Good morning good morning. This morning I was up early, at quarter to five, and managed to actually pull my body from the bed in order to write. Yesterday, too. Maybe I am entering a new (old) creative circadian rhythm. Time will tell.
This morning I am feeling deep and quiet with a kind of appreciation that maybe I should better call reverence. I want us to celebrate anyone who is doing any work to connect to the real and authentic heart of their sex, their desire, their erotic self. We as a culture do not encourage this kind of work, and we don’t make space for it. We want sex to be business or irony or easy; we don’t have a lot of room for real sex.
If you know anyone doing this sort of work for themselves — for example, reconnecting to a traumatized sexuality, taking steps to manifest a long hidden or silenced desire, or trying something that they’ve always wanted to try but have been deeply afraid of, saying what they really want, knowing what they really want, saying yes as well as no, reembodying during sex, allowing themselves to have a body during sex — I want you to celebrate them. If you are doing this work, I want you to celebrate yourself. This labor is deeply powerful — it transforms our relationship to our whole lives, not just to our sex lives — and it is so often unwitnessed and unreverenced.
There are so many reasons not to do this work, so many very good reasons to walk away from sex forever. But we don’t, many of us. We don’t. We want to know what all the fuss is about. We want our bodies to know this joy. We take classes and we read books; we try to learn the languages that the untraumatized around us seem to speak with ease — with ease, can you imagine?
We talk to therapists, we sign up for groups, we risk saying aloud what it is that we want. It seems so simple and small to write it here, and I keep pausing as I type, wanting something more profound to say. But this is it: I’m grateful to you. I honor the work you are doing. I recognize the struggle, and I want to celebrate with you your successes. Where do we get to be witnessed in the work of our body’s unlearning trauma and reengaging the language of yes and hope? Where do we get to be met on this path? So many of us have our eyes cast downward, we are not supposed to be seen: this is shameful work. Sex is shameful stuff. We all know that. We know that we’re supposed to be able to do all this sex stuff naturally, that the normal and healthy people can do it naturally, that if we were normal and healthy and untraumatized, we would only have ease and delight in our sex. Isn’t this what we know?

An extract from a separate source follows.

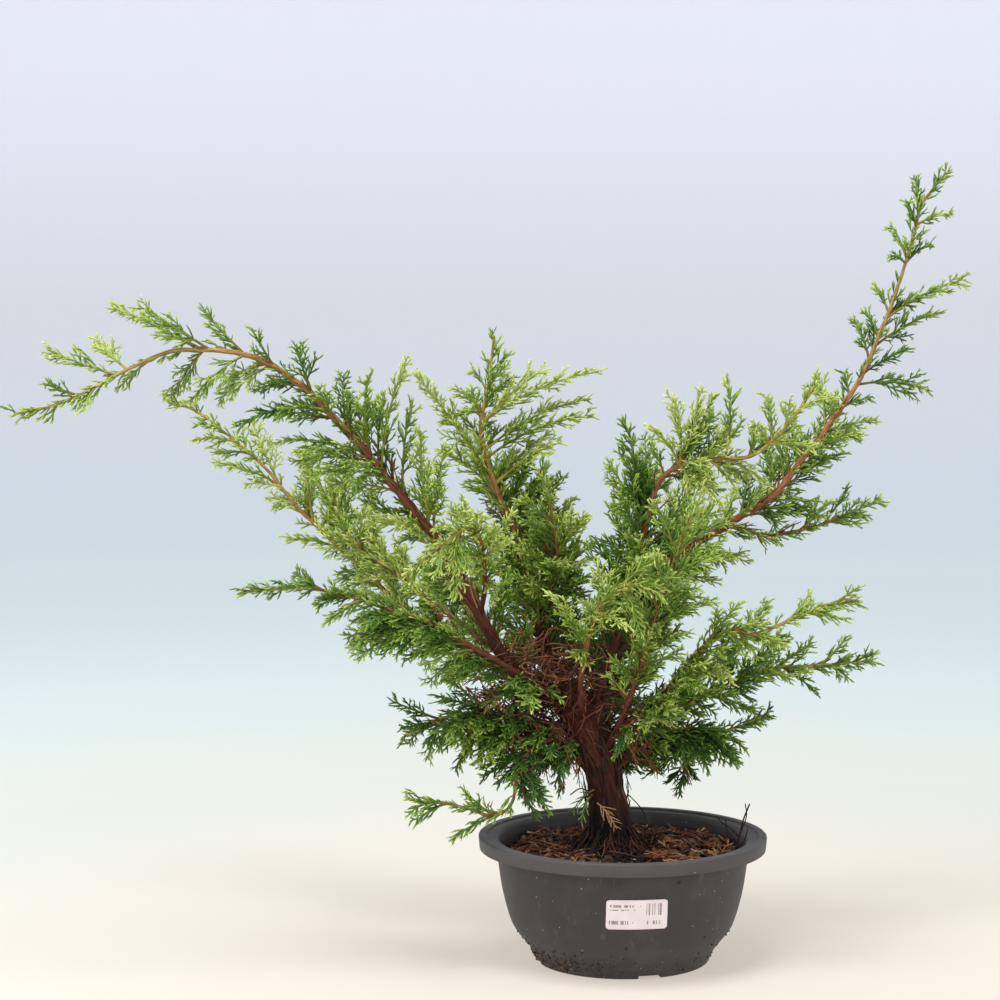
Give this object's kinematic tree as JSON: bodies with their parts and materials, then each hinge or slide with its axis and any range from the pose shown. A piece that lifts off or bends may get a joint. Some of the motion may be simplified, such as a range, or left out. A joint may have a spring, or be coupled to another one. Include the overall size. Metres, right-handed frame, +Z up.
{
  "type": "bonsai tree in a pot",
  "caption": "Juniper bonsai with a leaning trunk and long spreading limbs, in a round flared plastic training pot with soil and a blank sticker.",
  "frame": {"origin": "centre of the pot's underside, on the surface the pot stands on", "axes": "+Z up; +X to the right and +Y away from the viewer when the sticker faces the viewer, so the long limbs spread along X"},
  "size_m": [0.7759, 0.3536, 0.6577],
  "materials": {
    "pot_plastic": "matt, slightly dusty",
    "label_paper": "smooth coated paper",
    "soil": "moist potting soil with bark and needles",
    "root_mound": "matted fine roots and soil",
    "trunk_bark": "stringy peeling bark",
    "limb_bark": "thin flaking bark",
    "foliage": "waxy scale leaves"
  },
  "bodies": {
    "root": {"foliage_back_left": "foliage", "foliage_back_low": "foliage", "foliage_back_right": "foliage", "foliage_centre": "foliage", "foliage_centre_left_low": "foliage", "foliage_centre_left_right": "foliage", "foliage_centre_left_top": "foliage", "foliage_front_arch": "foliage", "foliage_front_left": "foliage", "foliage_front_right": "foliage", "foliage_left_back_low": "foliage", "foliage_left_back_mid": "foliage", "foliage_left_back_tip": "foliage", "foliage_left_hanging": "foliage", "foliage_left_long_base": "foliage", "foliage_left_long_inner": "foliage", "foliage_left_long_mid": "foliage", "foliage_left_long_outer": "foliage", "foliage_left_long_tip": "foliage", "foliage_left_low": "foliage", "foliage_left_side": "foliage", "foliage_left_skirt": "foliage", "foliage_right_arm": "foliage", "foliage_right_back_low": "foliage", "foliage_right_droop": "foliage", "foliage_right_hanging": "foliage", "foliage_right_long_low": "foliage", "foliage_right_long_mid": "foliage", "foliage_right_long_top": "foliage", "foliage_right_long_upper": "foliage", "foliage_right_low": "foliage", "foliage_right_mid_left": "foliage", "foliage_right_mid_middle": "foliage", "foliage_right_mid_tip": "foliage", "label": "label_paper", "limb_back_left": "limb_bark", "limb_back_low": "limb_bark", "limb_back_right": "limb_bark", "limb_centre": "limb_bark", "limb_centre_left": "limb_bark", "limb_front_arch": "limb_bark", "limb_front_left": "limb_bark", "limb_front_right": "limb_bark", "limb_left_back": "limb_bark", "limb_left_back_low": "limb_bark", "limb_left_long": "limb_bark", "limb_left_low": "limb_bark", "limb_left_side": "limb_bark", "limb_left_skirt": "limb_bark", "limb_right_arm": "limb_bark", "limb_right_back_low": "limb_bark", "limb_right_droop": "limb_bark", "limb_right_hanging": "limb_bark", "limb_right_long": "limb_bark", "limb_right_low": "limb_bark", "limb_right_mid": "limb_bark", "pot": "pot_plastic", "root_mound": "root_mound", "soil": "soil", "trunk": "trunk_bark"}
  },
  "joints": []
}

Of course it isn’t true — one doesn’t have to be a survivor of sexual violence or molestation to grow up with confusing and damaging ideas about sex in this culture. But we who did have to walk through the land of erotic loss, those of us who did have to unlatch our skins from our psyches in order to survive into adulthood, we assume we are alone on the path that leads us back into the delight of the body. We certainly don’t see anyone else walking with us. All of us keep our eyes cast down and our mouths shut when we are in public– and often when we are in private, too. We know about shame, and we certainly don’t want anyone else to be embarrassed or uncomfortable. We don’t want other people to know that we don’t have all the answers already, we don’t want people to know that we are broken.
But how long does it take for us to realize that many, many people feel broken; that many, many people feel lost and confused around sex; that many, many people want more from their erotic life but are too afraid or ashamed or embarrassed to reach for change?
The fact that you are doing so is cause for celebration. The fact that you are making room for your grief and loss, as well as for new ideas and possibility, deserves recognition. The fact that you want to be all the way in your skin — with or without another person nearby — is a holy thing. It’s magnificent. It’s beautiful and life-affirming, not to put too fine a fucking point on it, and I am grateful for you today. We have every reason in the world not to want anything to do with sex. We have every reason to put sex down and never pick it up again. But you decided to pick it up again. You decided to put it back in your mouth and against your cheek. You decided to take the risk of imagining, dreaming, fantasizing. You put to your lips the words for what you want. You allowed yourself even to want. You know what an extraordinary thing that is. I know, too. Today I want to celebrate you. I want to celebrate every person I’ve written with or spoken to who has undertaken the private, gorgeous labor of untangling their erotic from their trauma, of untangling their bodies from the mouth of history. You deserve a cheering crowd. You deserve confetti and a marching band. You deserve witness and withness. You help make the body of this world more inhabitable. Thank you. Keep going, ok? Please don’t stop.